Für die Windkraftplanungen des Nachbarschasftverbandes Mannheim-Heidelberg ist dabei interessant, dass auch hier fast alle potenziellen Windkonzentrationszonen WZK im Wald und zugleich auch  innerhalb eines LSG liegen.  Und auch hier müsste als  Untere Naturschutzbehörde das Landratsamtes Rhein- Neckar (bzw. Kreis Heidelberg) einer Zonierung der LSG zustimmen um die Ausweisung von WKZ an diesen Standorten zu ermöglichen. Zumindest das Landratsamt Rhein-Neckar hat deutlich gemacht dass es nicht so einfach geht wie es das GRÜNE Umweltministertium gern hätte – und mit dem Verweis auf „Klimaschutz“  einfach der Natur- und Landschaftsschutz an diesen Standorten  durch „Zonierungen“ zugunsten von Windindustrieanlagen zurückgestellt wird.

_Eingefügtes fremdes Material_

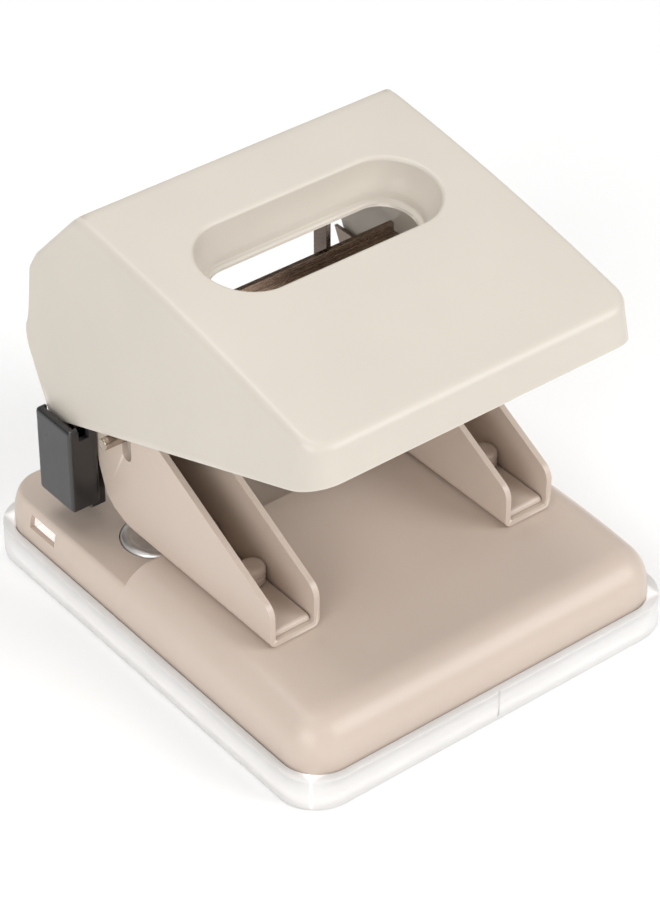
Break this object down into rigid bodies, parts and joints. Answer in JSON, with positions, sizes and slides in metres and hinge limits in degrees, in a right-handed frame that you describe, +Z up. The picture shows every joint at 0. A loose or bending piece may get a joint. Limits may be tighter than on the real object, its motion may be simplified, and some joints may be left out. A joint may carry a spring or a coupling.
{
  "type": "hole punch",
  "caption": "Two-hole desk punch with a sheet-metal lever over a pressed base, sprung punches and a push-fit chip tray.",
  "frame": {"origin": "the middle of the underside of the chip tray", "axes": "+X along the lever's hinge towards the right-hand punch, +Y from the lever's front edge back to the paper throat, +Z up"},
  "size_m": [0.127, 0.146, 0.1217],
  "materials": {
    "paint": "satin cream stoved paint",
    "base_paint": "satin beige stoved paint",
    "steel": "ground bright steel",
    "dark_steel": "blackened steel",
    "spring_steel": "yellow zinc plated wire",
    "black_plastic": "fine satin",
    "frosted_plastic": "frosted translucent"
  },
  "bodies": {
    "base": {"base_plate": "base_paint", "die_left": "steel", "die_right": "steel", "channel_left": "base_paint", "channel_right": "base_paint", "channel_plate_left": "base_paint", "channel_plate_right": "base_paint", "rivet_front_left": "base_paint", "rivet_front_right": "base_paint", "rivet_rear_left": "base_paint", "rivet_rear_right": "base_paint", "hinge_cover_left": "black_plastic", "hinge_cover_right": "black_plastic", "hinge_rod": "steel", "rod_clip_left": "steel", "rod_clip_right": "steel", "return_spring_left": "spring_steel", "return_spring_right": "spring_steel"},
    "lever": {"lever": "paint", "lever_cross_bar": "dark_steel", "press_frame": "dark_steel", "hinge_arm_left": "dark_steel", "hinge_arm_right": "dark_steel"},
    "punch_left": {"punch_left": "steel", "cross_pin_left": "steel", "spring_seat_left": "steel"},
    "punch_right": {"punch_right": "steel", "cross_pin_right": "steel", "spring_seat_right": "steel"},
    "tray": {"chip_tray": "frosted_plastic"}
  },
  "joints": [
    {"name": "lever_hinge", "type": "hinge", "parent": "base", "child": "lever", "pos_m": [0, 0.0465, 0.0465], "axis": [1, 0, 0], "range_deg": [0, 15.9], "stiffness_Nm_per_rad": 0.6, "springref_deg": -51.57},
    {"name": "punch_left_slide", "type": "slide", "parent": "base", "child": "punch_left", "axis": [0, 0, -1], "range_m": [0, 0.0068], "stiffness_N_per_m": 300, "springref_m": -0.004, "deforming": ["return_spring_left"]},
    {"name": "punch_right_slide", "type": "slide", "parent": "base", "child": "punch_right", "axis": [0, 0, -1], "range_m": [0, 0.0068], "stiffness_N_per_m": 300, "springref_m": -0.004, "deforming": ["return_spring_right"]},
    {"name": "tray_pull_off", "type": "slide", "parent": "base", "child": "tray", "axis": [0, 0, -1], "range_m": [0, 0.02]}
  ],
  "couplings": [
    {"joint": "punch_left_slide", "follows": "lever_hinge", "m_per_rad": 0.02449},
    {"joint": "punch_right_slide", "follows": "lever_hinge", "m_per_rad": 0.02449}
  ]
}
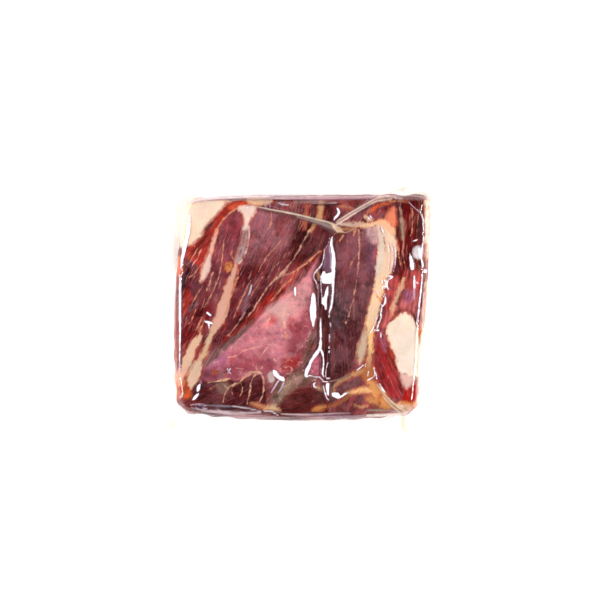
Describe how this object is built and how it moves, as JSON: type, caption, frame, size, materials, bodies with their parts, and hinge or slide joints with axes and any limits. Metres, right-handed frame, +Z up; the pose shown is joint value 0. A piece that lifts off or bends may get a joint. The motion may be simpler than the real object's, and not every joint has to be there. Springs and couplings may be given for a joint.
{
  "type": "vacuum-packed cured ham block",
  "caption": "Squared block of boneless cured ham in a clear shrunk vacuum bag, lying on its back with its cut face up and the bag's rim drawn out to an ear at each corner.",
  "frame": {"origin": "middle of the flat back that the block rests on", "axes": "+Z up, out of the cut front face; +X to the right of the front face, +Y to its upper edge"},
  "size_m": [0.1729, 0.175, 0.0576],
  "materials": {
    "cured_ham": "cured meat with creamy fat, seen through clear film",
    "clear_film": "clear glossy shrunk bag film"
  },
  "bodies": {
    "root": {"vacuum_pack": "cured_ham"}
  },
  "joints": []
}
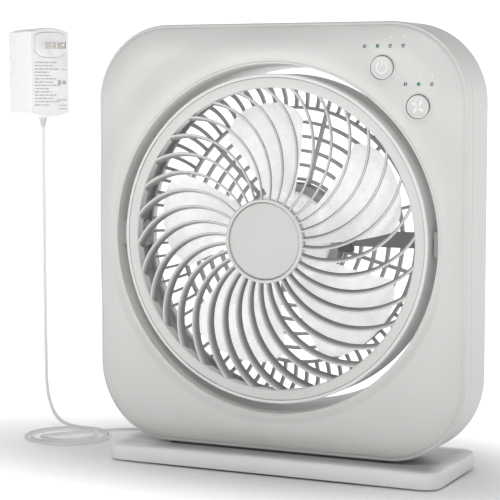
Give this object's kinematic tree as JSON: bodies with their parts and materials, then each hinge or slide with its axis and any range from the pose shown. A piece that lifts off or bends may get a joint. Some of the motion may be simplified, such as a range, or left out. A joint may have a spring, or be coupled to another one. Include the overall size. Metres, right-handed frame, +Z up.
{
  "type": "box fan",
  "caption": "Square-cased table fan with a round tilting head, swirled front grille, flat base, push buttons and a corded wall adapter.",
  "frame": {"origin": "on the table, under the middle of the fan's own box (cord and adapter left out)", "axes": "+X to the fan's right seen from the front, +Y to the back, +Z up; the grille faces -Y"},
  "size_m": [0.4818, 0.1568, 0.3885],
  "materials": {
    "white_plastic": "satin",
    "grey_plastic": "matte",
    "dark_grey_plastic": "matte",
    "black_plastic": "matte",
    "frosted_plastic": "frosted",
    "rubber": "matte",
    "screw_steel": "bright",
    "shaft_steel": "ground",
    "motor_steel": "satin",
    "bronze": "satin",
    "blade_metal": "plated",
    "board": "matte",
    "lens_white": "frosted",
    "lens_lit": "lit",
    "cord": "satin"
  },
  "bodies": {
    "housing": {"front_shell": "white_plastic", "rear_shell": "white_plastic", "housing_screws": "screw_steel", "base_cover": "white_plastic", "base_plate": "white_plastic", "rubber_feet": "rubber", "base_screws": "screw_steel", "stand_neck": "grey_plastic", "stand_screws": "screw_steel", "control_board": "board", "board_screws": "screw_steel", "tact_switches": "black_plastic", "indicator_lights_off": "lens_white", "indicator_lights_lit": "lens_lit", "pivot_blocks": "black_plastic", "pivot_pins": "grey_plastic", "dc_jack": "black_plastic", "adapter_front_case": "white_plastic", "adapter_rear_case": "white_plastic", "adapter_board": "board", "plug_module": "white_plastic", "plug_blades": "blade_metal", "strain_relief": "grey_plastic", "cord_drop": "cord", "cord_coil": "cord", "cord_tail": "cord", "dc_plug": "black_plastic"},
    "head": {"head_ring": "white_plastic", "rear_grille": "white_plastic", "motor_cup": "dark_grey_plastic", "wire_conduit": "dark_grey_plastic", "motor_can": "motor_steel", "front_bearing": "bronze", "rear_bearing": "bronze", "motor_screws": "screw_steel", "grille_screws": "screw_steel", "pivot_bushes": "grey_plastic", "friction_washers": "rubber"},
    "grille": {"front_grille": "white_plastic", "hub_cap": "white_plastic"},
    "impeller": {"impeller": "frosted_plastic", "motor_shaft": "shaft_steel", "motor_rotor": "motor_steel", "impeller_nut": "black_plastic"},
    "timer_button": {"timer_button": "white_plastic"},
    "speed_button": {"speed_button": "white_plastic"}
  },
  "joints": [
    {"name": "head_tilt", "type": "hinge", "parent": "housing", "child": "head", "pos_m": [0, -0.0186, 0.202], "axis": [1, 0, 0], "range_deg": [-90, 90]},
    {"name": "grille_twist", "type": "hinge", "parent": "head", "child": "grille", "pos_m": [0, -0.0406, 0.202], "axis": [0, -1, 0], "range_deg": [0, 16]},
    {"name": "impeller_spin", "type": "hinge", "parent": "head", "child": "impeller", "pos_m": [0, -0.0186, 0.202], "axis": [0, 1, 0], "continuous": true},
    {"name": "timer_press", "type": "slide", "parent": "housing", "child": "timer_button", "axis": [0, 1, 0], "range_m": [0, 0.0012], "stiffness_N_per_m": 300, "springref_m": -0.001},
    {"name": "speed_press", "type": "slide", "parent": "housing", "child": "speed_button", "axis": [0, 1, 0], "range_m": [0, 0.0012], "stiffness_N_per_m": 300, "springref_m": -0.001}
  ]
}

Noch interessanter ist der Vorgang aber in Hinblick auf die auch vom Nachbarschaftsverband bzw. dessen Geschäftsführer Herrn Müller unermüdlich wiederholte These: „Ohne Flächennutzungsplan und die Ausweisung von WKZ  kommt im Nachbarschaftsverband der Windkraftwildwuchs und „überall“ könnten WKA entstehen“. Wie sich am Beispiel Weinheims zeigt ist es genau umgekehrt: Höchstens wenn der Nachbarschaftsverband WKZ in einem LSG ausweist und die betroffene Kommune dann bei der Unteren Naturschutzbehörde einen Antrag auf „Zonierung“ stellt könnten Windräder dort entstehen. Denn wenn bereits dem Begehren der Stadt Weinheim auf ihrer Gemarkung WKZ innerhalb eines LSG auszuweisen von der Unteren Naturschutzbehörde ein Riegel vorgeschoben wird, dann wird ein privater Waldbesitzer der JUWI seine Flächen anbietet (so wie das derzeit bei Beerfelden/Oberzent der Fall ist) erst recht von der Unteren Naturschutzbehörde keine Genehmigung innerhalb eines bestehenden Landschaftsschutzgebietes bekommen. Fazit: Windkraftwildwuchs ist in den Wäldern des Nachbarschaftsverbandes Mannheim-Heidelberg derzeit faktisch ausgeschlossen da fast alle Flächen bereits als LSG oder gar als FFH Gebiet geschützt sind. Nur wenn sich die Kommunalpolitiker von der „WKA-Wildwuchsbedrohung“ von Herrn Müller ins Boxhorn jagen lassen und selbst beantragen dass ein LSG auf ihrer Gemarkung „zoniert“ – also faktisch abgeschafft – wird… erst dann besteht die Gefahr dass Windkraftanlagen in den Wäldern entstehen könnten. Und selbst dann kann es passieren dass das Landratsamt der Zonierung des LSG nicht zustimmt – wie wir gerade am Fall Weinheims gelernt haben.

Ein „Hoch“ auf das Subsidiaritätsprinzip und die Unabhängigkeit der Unteren Naturschutzbehörden in Baden-Württemberg… und Beamte die Ihren Auftrag Natur- und Landschaft zu schützen trotz Gegenwindes von  übergeordneten Stellen fachlich ernst nehmen.